• Work to complete
Scan the data for lines with "context" and report the count by itself.
>>>
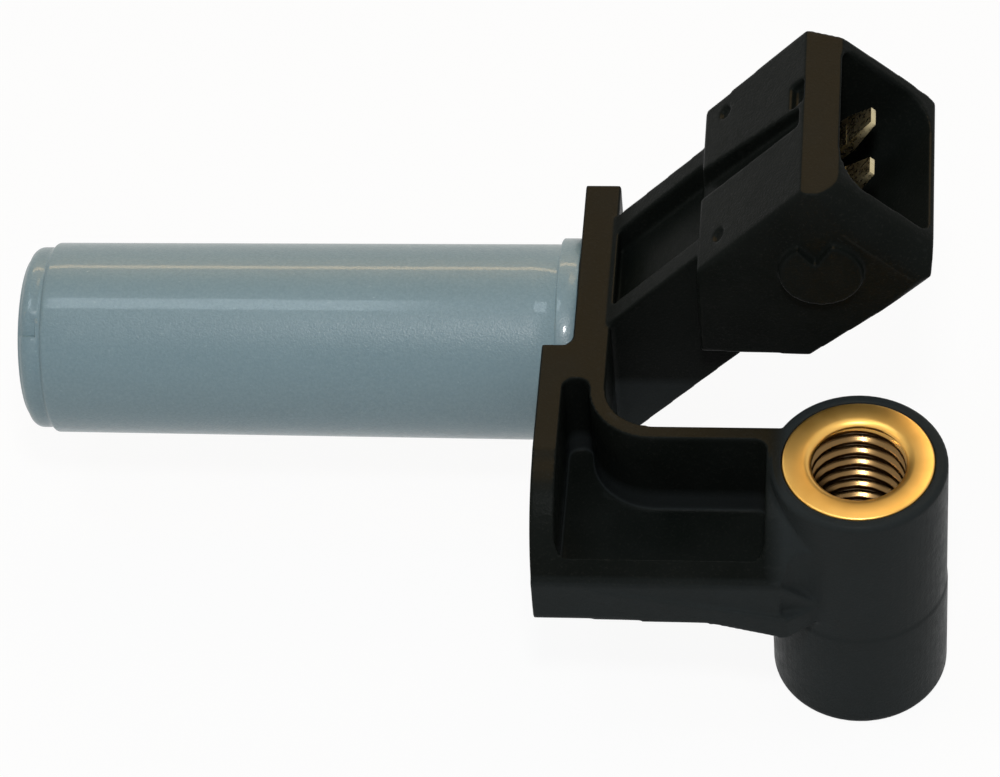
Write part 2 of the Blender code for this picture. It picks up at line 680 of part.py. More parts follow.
def side_catch(sign):
    """A low round catch with a notch at its top, on one side of the socket."""
    disc = circle((CATCH_ALONG, CATCH_ACROSS), CATCH_RADIUS, 24)
    side_width = SOCKET_HALF_WIDTH if sign < 0.0 else SOCKET_FAR_WIDTH
    foot = SOCKET_MIDDLE_Y + sign * (side_width - OVERLAP)
    face = SOCKET_MIDDLE_Y + sign * (side_width + CATCH_PROUD)
    catch = prism("catch", disc, foot, face, slope_side)
    notch = [(CATCH_ALONG + a * CATCH_RADIUS, CATCH_ACROSS + b * CATCH_RADIUS) for a, b in CATCH_NOTCH]
    cutter = prism("notch", notch, sign * OVERLAP, face + sign * OVERLAP, slope_side)
    return combine(catch, cutter, "DIFFERENCE")


def key_notch():
    start = RIM_OUTER - KEY_NOTCH_LENGTH
    end = RIM_OUTER - KEY_NOTCH_END
    near = SOCKET_MIDDLE_Y + KEY_NOTCH_NEAR
    far = near + KEY_NOTCH_WIDTH
    outline = [(start, near), (end, near), (end, far), (start, far)]
    return prism("key_notch", outline, SOCKET_TOP - KEY_NOTCH_DEPTH, SOCKET_TOP + OVERLAP, slope_plan)


def ejector_mark(y):
    outline = circle((EJECTOR_ALONG, y), EJECTOR_RADIUS, 12)
    return prism("ejector", outline, SOCKET_TOP - EJECTOR_DEPTH, SOCKET_TOP + OVERLAP, slope_plan)


def terminal_path(margin):
    """Side outline of one terminal strip: blade up the slope, bend at the flange, tail along the barrel.

    A margin makes the same shape wider and longer, as the channel that the strip lies in.
    """
    half = 0.5 * BLADE_THICKNESS + margin
    shift = half * math.tan(0.5 * ARM_SLOPE)
    bend = slope_at_z(BEND_Z, BLADE_HEIGHT)
    upper_bend = slope_point(bend - shift, BLADE_HEIGHT + half, 0.0)
    lower_bend = slope_point(bend + shift, BLADE_HEIGHT - half, 0.0)
    tip = RIM_INNER - SOCKET_DEPTH + OVERLAP if margin else BLADE_TIP_ALONG
    tail = SPIGOT_X0 - OVERLAP if margin else SPIGOT_X0 + GAP
    upper_tip = slope_point(tip, BLADE_HEIGHT + half, 0.0)
    lower_tip = slope_point(tip, BLADE_HEIGHT - half, 0.0)
    return [
        (tail, BEND_Z + half),
        (upper_bend[0], BEND_Z + half),
        (upper_tip[0], upper_tip[2]),
        (lower_tip[0], lower_tip[2]),
        (lower_bend[0], BEND_Z - half),
        (tail, BEND_Z - half),
    ]


def terminal_strip(name, sign, margin):
    """A strip cut to the terminal's plan: wide blade, narrow tail and a foot that carries the coil lead."""
    strip = prism(name, terminal_path(margin), -BEYOND, BEYOND, side)
    middle = SOCKET_MIDDLE_Y + sign * 0.5 * BLADE_PITCH
    blade = 0.5 * BLADE_WIDTH + margin
    tail = 0.5 * TAIL_WIDTH + margin
    start = SPIGOT_X0 - 2.0 * OVERLAP if margin else SPIGOT_X0
    shoulder = slope_point(RIM_INNER - SOCKET_DEPTH, 0.0, 0.0)[0] - OVERLAP
    end = slope_point(RIM_INNER, 0.0, 0.0)[0] + BEYOND
    foot = SPIGOT_X0 + GAP + TAIL_FOOT_LENGTH + margin
    foot_reach = CORE_RADIUS - TAIL_FOOT_INSET
    outline = [
        (start, middle - sign * tail),
        (shoulder, middle - sign * tail),
        (shoulder, middle - sign * blade),
        (end, middle - sign * blade),
        (end, middle + sign * blade),
        (shoulder, middle + sign * blade),
        (shoulder, middle + sign * tail),
        (foot, middle + sign * tail),
        (foot, sign * (foot_reach + margin)),
        (start, sign * (foot_reach + margin)),
    ]
    shape = prism("strip_plan", outline, -2.0 * BEYOND, 2.0 * BEYOND, plan)
    return combine(strip, shape, "INTERSECT")


def terminal(name, sign):
    """One bare terminal, its blade's tip ground to a bevel on all four sides."""
    strip = terminal_strip(name, sign, 0.0)
    middle = SOCKET_MIDDLE_Y + sign * 0.5 * BLADE_PITCH
    base = BLADE_TIP_ALONG - BLADE_TIP_LENGTH
    tip = BLADE_TIP_ALONG + EDGE
    for s in (-1.0, 1.0):
        edge = [
            (base, middle + s * 0.5 * BLADE_WIDTH),
            (tip, middle + s * 0.5 * BLADE_TIP_WIDTH),
            (tip, middle + s * BLADE_WIDTH),
            (base, middle + s * BLADE_WIDTH),
        ]
        combine(strip, prism("edge", edge, -BEYOND, BEYOND, slope_plan), "DIFFERENCE")
        face = [
            (base, BLADE_HEIGHT + s * 0.5 * BLADE_THICKNESS),
            (tip, BLADE_HEIGHT + s * 0.5 * BLADE_TIP_THICKNESS),
            (tip, BLADE_HEIGHT + s * BLADE_WIDTH),
            (base, BLADE_HEIGHT + s * BLADE_WIDTH),
        ]
        combine(strip, prism("face", face, -BEYOND, BEYOND, slope_side), "DIFFERENCE")
    return finish(strip, "tinned")


def spigot():
    """The moulding's core inside the barrel, holding the coil assembly forward."""
    outer = CORE_RADIUS
    profile = [
        (SPIGOT_X0, 0.0),
        (SPIGOT_X0, outer - EDGE),
        (SPIGOT_X0 + EDGE, outer),
        (BARREL_LENGTH + 0.5 * PLATE_THICKNESS, outer),
        (BARREL_LENGTH + 0.5 * PLATE_THICKNESS, 0.0),
    ]
    return turned("spigot", profile, along_x, 48)


def body_moulding():
    body = flange_plate()
    body.name = "body_moulding"
    tray = tray_block()
    relief = turned(
        "relief",
        [(0.0, 0.0), (0.0, COLLAR_RADIUS + GAP),
         (BARREL_LENGTH, COLLAR_RADIUS + GAP), (BARREL_LENGTH, 0.0)],
        along_x,
    )
    combine(tray, relief, "DIFFERENCE")
    combine(body, tray, "UNION")
    combine(body, gusset(), "UNION")
    combine(body, pocket(), "DIFFERENCE")
    combine(body, boss(), "UNION")
    neck = arm()
    combine(neck, arm_groove(), "DIFFERENCE")
    combine(body, neck, "UNION")
    housing = socket_housing()
    for sign in (-1.0, 1.0):
        combine(housing, side_catch(sign), "UNION")
        combine(housing, ejector_mark(SOCKET_MIDDLE_Y + sign * EJECTOR_SPREAD), "DIFFERENCE")
    combine(housing, socket_slot(), "DIFFERENCE")
    combine(housing, key_notch(), "DIFFERENCE")
    combine(body, housing, "UNION")
    combine(body, spigot(), "UNION")
    combine(body, socket_cavity(), "DIFFERENCE")
    for sign in (-1.0, 1.0):
        combine(body, terminal_strip("channel", sign, GAP), "DIFFERENCE")
    combine(body, boss_bore(), "DIFFERENCE")
    return finish(body, "black_plastic")


def threaded_insert():
    middle = BRACKET_TOP - 0.5 * BOSS_HEIGHT
    half = 0.5 * INSERT_GROOVE_LENGTH
    waist = INSERT_RADIUS - INSERT_GROOVE_DEPTH
    lip = INSERT_MOUTH_RADIUS - INSERT_BORE_RADIUS
    profile = arc((BOSS_BOTTOM + lip, INSERT_MOUTH_RADIUS), lip, 270.0, 180.0, 4)
    profile += [
        (BOSS_BOTTOM, INSERT_RADIUS),
        (middle - half, INSERT_RADIUS),
        (middle - half, waist),
        (middle + half, waist),
        (middle + half, INSERT_RADIUS),
        (BRACKET_TOP, INSERT_RADIUS),
    ]
    profile += arc((BRACKET_TOP - lip, INSERT_MOUTH_RADIUS), lip, 0.0, -90.0, 4)
    insert = turned("threaded_insert", profile, upright(BOSS_X, BOSS_Y))
    return finish(insert, "brass")


def coil_bobbin():
    rim = CORE_RADIUS
    bore = PIN_RADIUS + GAP
    seat = MAGNET_RADIUS + GAP
    head = REAR_X0 + BOBBIN_REAR_FLANGE - GAP
    profile = [
        (BOBBIN_X0, bore),
        (BOBBIN_X0, rim),
        (BOBBIN_X0 + BOBBIN_FRONT_FLANGE, rim),
        (BOBBIN_X0 + BOBBIN_FRONT_FLANGE, SPOOL_RADIUS),
        (REAR_X0, SPOOL_RADIUS),
        (REAR_X0, rim),
        (BOBBIN_X1, rim),
        (BOBBIN_X1, seat),
        (head, seat),
        (head, bore),
    ]
    bobbin = turned("coil_bobbin", profile, along_x, 48)
    h = LEAD_GROOVE_HALF
    for sign in (-1.0, 1.0):
        low = sign * (rim - 3.0 * LEAD_RADIUS - GAP)
        out = sign * BARREL_TIP_RADIUS
        outline = [(low, -h), (low, h), (out, h), (out, -h)]
        groove = prism("groove", outline, REAR_X0 - OVERLAP, BOBBIN_X1 + OVERLAP, elevation)
        combine(bobbin, groove, "DIFFERENCE")
    return finish(bobbin, "bobbin_plastic")


def coil_winding():
    inner = SPOOL_RADIUS + GAP
    outer = CORE_RADIUS - WINDING_INSET
    profile = [
        (WINDING_X0, inner),
        (WINDING_X0, outer - EDGE),
        (WINDING_X0 + EDGE, outer),
        (WINDING_X1 - EDGE, outer),
        (WINDING_X1, outer - EDGE),
        (WINDING_X1, inner),
    ]
    return finish(turned("coil_winding", profile, along_x, 48), "enamelled_copper")


def pole_pin():
    profile = [
        (BOBBIN_X0, 0.0),
        (BOBBIN_X0, PIN_RADIUS),
        (PIN_END - PIN_HEAD_LENGTH, PIN_RADIUS),
        (PIN_END - PIN_HEAD_LENGTH, PIN_HEAD_RADIUS),
        (PIN_END, PIN_HEAD_RADIUS),
        (PIN_END, 0.0),
    ]
    return finish(turned("pole_pin", profile, along_x, 32), "soft_iron")


def magnet():
    profile = [
        (MAGNET_X0, 0.0),
        (MAGNET_X0, MAGNET_RADIUS - EDGE),
        (MAGNET_X0 + EDGE, MAGNET_RADIUS),
        (BOBBIN_X1 - EDGE, MAGNET_RADIUS),
        (BOBBIN_X1, MAGNET_RADIUS - EDGE),
        (BOBBIN_X1, 0.0),
    ]
    return finish(turned("magnet", profile, along_x, 32), "magnet_alloy")


def coil_lead(name, sign):
    """The winding's end wire, laid in the bobbin's side groove back to the terminal's foot."""
    y = sign * (CORE_RADIUS - 2.0 * LEAD_RADIUS)
    start = REAR_X0
    profile = [(start, 0.0), (start, LEAD_RADIUS), (SPIGOT_X0, LEAD_RADIUS), (SPIGOT_X0, 0.0)]
    lead = turned(name, profile, lambda along, u, v: (along, y + u, v), 12)
    return finish(lead, "enamelled_copper")


def main():
    clear_scene()
    barrel_sleeve()
    body_moulding()
    threaded_insert()
    for name, sign in (("terminal_near", -1.0), ("terminal_far", 1.0)):
        terminal(name, sign)
    coil_bobbin()
    coil_winding()
    pole_pin()
    magnet()
    for name, sign in (("coil_lead_near", -1.0), ("coil_lead_far", 1.0)):
        coil_lead(name, sign)


main()
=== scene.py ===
"""Looks of the crankshaft position sensor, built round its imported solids.

Sizes are written in millimetres and turned into metres by MM, and lamps are placed in metres. All are
in the solids' own frame: origin at the middle of the sensing face, +X along the barrel, +Z along the boss.
"""
import math

import bmesh
import bpy
from mathutils import Matrix, Vector


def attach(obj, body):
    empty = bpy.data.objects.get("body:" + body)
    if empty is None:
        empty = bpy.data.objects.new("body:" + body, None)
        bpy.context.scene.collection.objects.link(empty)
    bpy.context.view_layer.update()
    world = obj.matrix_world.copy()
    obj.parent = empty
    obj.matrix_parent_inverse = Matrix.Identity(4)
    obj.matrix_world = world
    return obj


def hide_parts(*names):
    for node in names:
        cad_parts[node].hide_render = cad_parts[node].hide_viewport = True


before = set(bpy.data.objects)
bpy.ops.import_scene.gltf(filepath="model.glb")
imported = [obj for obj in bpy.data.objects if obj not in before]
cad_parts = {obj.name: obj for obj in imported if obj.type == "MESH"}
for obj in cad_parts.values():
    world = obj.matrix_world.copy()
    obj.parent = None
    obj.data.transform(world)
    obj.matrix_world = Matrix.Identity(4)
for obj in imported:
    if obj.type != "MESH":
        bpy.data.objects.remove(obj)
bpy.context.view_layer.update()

MM = 0.001

# Camera, fitted to the photograph's outlines
CAMERA_EYE = Vector((69.032, -212.108, 236.045)) * MM
CAMERA_AZIMUTH = 8.941
CAMERA_ELEVATION = 48.354
CAMERA_ROLL = -6.068
CAMERA_LENS = 150.91
CAMERA_SENSOR = 36.0

# Light: what the world gives to surfaces, how white the floor looks, and the lamps' colours
WORLD_FILL = 0.24
FLOOR_GLOW = 0.93
WHITE = (1.0, 1.0, 1.0)
COOL = (0.80, 0.92, 1.0)
WARM = (1.0, 0.70, 0.36)
LIT_POINT = Vector((35.0, -8.0, 0.0)) * MM      # all lamps aim here
FLOOR_HALF_WIDTH = 1500.0
FLOOR_GAP = 0.05                # keeps the floor off the boss's lower face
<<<
• Written reply
3